Traversal-aware liveness analysis, run during code generation, determines which locals and vertex paths must be transferred at each island boundary.
Orchestrator
The orchestrator walks the island dependency graph, dispatching each island to its assigned backend and mediating data transfer at island boundaries.
Graph read fulfillment
Fulfillment begins at PostgreSQL. The head operation determines the candidate set by constraining the temporal slice and vertex type. Because the transition model enforces that PostgreSQL is outgoing-only, all reachable PostgreSQL islands form an entry-side prefix of any execution path through a pipeline body. Their computation is fused into the initial query: head determination and all PostgreSQL island evaluation happen in a single prepared statement, executed as one database round-trip.

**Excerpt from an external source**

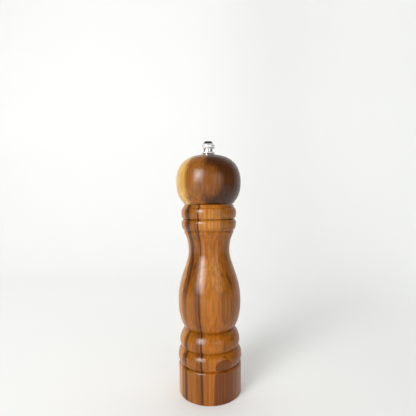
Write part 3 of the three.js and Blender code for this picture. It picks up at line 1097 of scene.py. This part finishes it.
def make_housing():
    low, high = heights("grinder_housing")
    points = [
        (15.3, low + 0.2),
        (15.5, low),
        (17.4, low),
        (17.7, low + 0.3),
        (17.7, high - 0.4),
        (17.3, high),
        (14.3, high),
        (14.0, high - 0.3),
        (14.0, low + 14.3),
        (15.3, low + 14.3),
    ]
    mesh = turned(points, METAL_SIDES)
    add_piece("housing_sleeve", mesh, "grinder_housing", [plastic])


def at(radius, angle):
    return radius * math.cos(angle), radius * math.sin(angle)


def arc(radius, start, end, steps):
    return [at(radius, start + (end - start) * i / steps) for i in range(steps + 1)]


def feed_window(middle_angle):
    """One window of the bridge: a bent slot with cut corners between two spokes."""
    half_span = math.radians(32)
    inner_r, outer_r, corner = 7.6, 13.3, 1.0
    start, end = middle_angle - half_span, middle_angle + half_span
    outer_cut, inner_cut = corner / outer_r, corner / inner_r
    points = arc(outer_r, start + outer_cut, end - outer_cut, 18)
    points += [at(outer_r - corner, end), at(inner_r + corner, end)]
    points += arc(inner_r, end - inner_cut, start + inner_cut, 14)
    points += [at(inner_r + corner, start), at(outer_r - corner, start)]
    return points


def ring_points(radius, sides, x=0.0, y=0.0):
    return [(x + px, y + py) for px, py, _ in circle(radius, 0, sides)]


def make_bridge():
    low, high = heights("bridge")
    holes = [ring_points(BRIDGE_HOLE_R, METAL_SIDES)]
    holes += [feed_window(quarter * math.pi / 2) for quarter in range(4)]
    mesh = plate_mesh(ring_points(BRIDGE_R, METAL_SIDES), holes, low, high, 0.25)
    add_piece("spoked_bridge", mesh, "bridge", [steel])


def make_base_plate():
    low, high = heights("base_plate")
    holes = [ring_points(BASE_PLATE_OPENING_R, METAL_SIDES)]
    for i in range(3):
        x, y = middle(f"base_plate_screw_{i + 1}")
        holes.append(ring_points(SCREW_HOLE_R, SCREW_HOLE_SIDES, x, y))
    mesh = plate_mesh(ring_points(BASE_PLATE_R, WOOD_SIDES), holes, low, high, 0.2)
    add_piece("retaining_ring", mesh, "base_plate", [steel])


def make_drive_plate():
    low, high = heights("drive_plate")
    holes = [[(x, y) for x, y, _ in square(SQUARE_HOLE, 0.4, 0, 64)]]
    for i in range(2):
        x, y = middle(f"drive_plate_screw_{i + 1}")
        holes.append(ring_points(SCREW_HOLE_R, SCREW_HOLE_SIDES, x, y))
    mesh = plate_mesh(ring_points(DRIVE_PLATE_R, METAL_SIDES), holes, low, high, 0.2)
    add_piece("drive_disc", mesh, "drive_plate", [steel])


make_body()
make_head()
make_knob()
make_ferrule()
make_shaft()
for number in (1, 2, 3):
    make_screw(f"base_plate_screw_{number}", f"ring_screw_{number}")
for number in (1, 2):
    make_screw(f"drive_plate_screw_{number}", f"disc_screw_{number}")
make_nut()
make_washer("spring_washer", "upper_washer", SPRING_WASHER_R, SPRING_WASHER_BORE_R)
make_washer("rotor_washer", "lower_washer", ROTOR_WASHER_R, ROUND_HOLE_R)
make_spring()
make_bush()
make_rotor()
make_stator()
make_housing()
make_bridge()
make_base_plate()
make_drive_plate()

# ---- Stage, lights and camera ---------------------------------------------------------------


def make_stage():
    """A pale paper sweep: a flat floor that curves up into a wall behind, its colour darker to the
    right in painted shade.
    """
    recipe = Recipe("pale_paper")
    parts = recipe.add("SeparateXYZ", Vector=recipe.place).outputs
    glow = recipe.step(parts[1], -0.1, 0.45, GLOW_NEAR, GLOW_FAR)
    right_glow = recipe.step(parts[0], 0.1, 0.8, 0.0, GLOW_RIGHT)
    # The colour darkening to the right is painted shade.
    rightward = recipe.step(parts[0], -0.1, 0.35)
    recipe.look(
        Base_Color=recipe.mix(rightward, PAPER_LEFT, PAPER_RIGHT_SHADED),
        Roughness=0.9,
        Specular_IOR_Level=0.1,
        Emission_Color=colour(1.0, 1.0, 1.0),
        Emission_Strength=recipe.math("ADD", glow, right_glow),
    )
    profile = [(STAGE_FRONT, 0.0), (BEND_START, 0.0)]
    for i in range(1, BEND_STEPS + 1):
        angle = math.pi / 2 * i / BEND_STEPS
        profile.append((BEND_START + BEND_R * math.sin(angle), BEND_R - BEND_R * math.cos(angle)))
    profile.append((BEND_START + BEND_R, 2.4))
    mesh = bmesh.new()
    left = [mesh.verts.new((-STAGE_HALF_WIDTH, y, z)) for y, z in profile]
    right = [mesh.verts.new((STAGE_HALF_WIDTH, y, z)) for y, z in profile]
    for i in range(len(profile) - 1):
        mesh.faces.new((left[i], right[i], right[i + 1], left[i + 1]))
    data = bpy.data.meshes.new("sweep")
    mesh.to_mesh(data)
    mesh.free()
    data.shade_smooth()
    data.materials.append(recipe.material)
    sweep = bpy.data.objects.new("sweep", data)
    bpy.context.scene.collection.objects.link(sweep)


def add_light(name, azimuth, elevation, distance, width, height, radiance):
    """A soft light aimed at the mill's middle."""
    target = Vector((0, 0, 0.12))
    a, e = math.radians(azimuth), math.radians(elevation)
    toward = Vector((math.sin(a) * math.cos(e), -math.cos(a) * math.cos(e), math.sin(e)))
    lamp = bpy.data.lights.new(name, "AREA")
    lamp.shape = "RECTANGLE"
    lamp.size = width
    lamp.size_y = height
    lamp.color = LIGHT_TINT
    lamp.energy = radiance * math.pi * width * height
    holder = bpy.data.objects.new(name, lamp)
    holder.location = target + toward * distance
    holder.rotation_euler = (-toward).to_track_quat("-Z", "Y").to_euler()
    bpy.context.scene.collection.objects.link(holder)
    return holder


def make_lights():
    add_light("key_softbox", *KEY)
    add_light("key_core", *KEY_CORE)
    add_light("right_window", *RIGHT)
    overhead = add_light("overhead", *OVERHEAD)
    overhead.visible_glossy = False
    make_world()


def make_world():
    """The room: dark in front, paler behind and overhead, and pale wherever the camera sees it."""
    world = bpy.data.worlds.new("studio")
    bpy.context.scene.world = world
    world.use_nodes = True
    nodes, links = world.node_tree.nodes, world.node_tree.links

    def smooth(source, start, end, low, high):
        node = nodes.new("ShaderNodeMapRange")
        node.interpolation_type = "SMOOTHSTEP"
        links.new(source, node.inputs["Value"])
        limits = (("From Min", start), ("From Max", end), ("To Min", low), ("To Max", high))
        for key, value in limits:
            if isinstance(value, bpy.types.NodeSocket):
                links.new(value, node.inputs[key])
            else:
                node.inputs[key].default_value = value
        return node.outputs[0]

    parts = nodes.new("ShaderNodeSeparateXYZ")
    links.new(nodes.new("ShaderNodeTexCoord").outputs["Generated"], parts.inputs[0])
    around = smooth(parts.outputs["Y"], 0.0, 0.6, WORLD_FRONT, WORLD_BACK)
    room = smooth(parts.outputs["Z"], 0.82, 0.96, around, WORLD_TOP)
    seen = nodes.new("ShaderNodeLightPath").outputs["Is Camera Ray"]
    strength = smooth(seen, 0.0, 1.0, room, WORLD_SEEN)
    background = nodes["Background"]
    background.inputs["Color"].default_value = colour(1.0, 1.0, 1.0)
    links.new(strength, background.inputs["Strength"])


def make_camera():
    lens = bpy.data.cameras.new("camera")
    lens.lens = CAMERA_LENS
    lens.sensor_width = SENSOR_WIDTH
    camera = bpy.data.objects.new("camera", lens)
    camera.location = Vector(CAMERA_PLACE) * MM
    pitch = math.radians(CAMERA_PITCH)
    aim = Vector((0, math.cos(pitch), -math.sin(pitch))).to_track_quat("-Z", "Y").to_matrix()
    roll = Matrix.Rotation(math.radians(-CAMERA_ROLL), 3, "Z")
    camera.rotation_euler = (aim @ roll).to_euler()
    bpy.context.scene.collection.objects.link(camera)
    bpy.context.scene.camera = camera


make_stage()
make_lights()
make_camera()
bpy.context.scene.view_settings.view_transform = "Standard"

Each returned row passes through the pipeline’s chain of operations. The orchestrator proceeds block by block: for a PostgreSQL island, it checks the continuation. If block is NULL, the row already passed within PostgreSQL (early termination). If a continuation exists, the target block and live-out locals are written into the interpreter’s callstack. For an interpreter island, the orchestrator runs the interpreter until a value is returned or another island boundary is reached.
Demand-driven hydration
Instead of loading complete vertices, the orchestrator populates only the fields that downstream islands have requested. Each island’s requires set is resolved against provider islands during placement, and the provides sets determine which vertex paths are made available at each boundary. The type system prohibits access to fields outside the known set; traversal-aware path analysis determines which fields are actually reached; the island dependency contract guarantees every such field has been populated by a prior provider.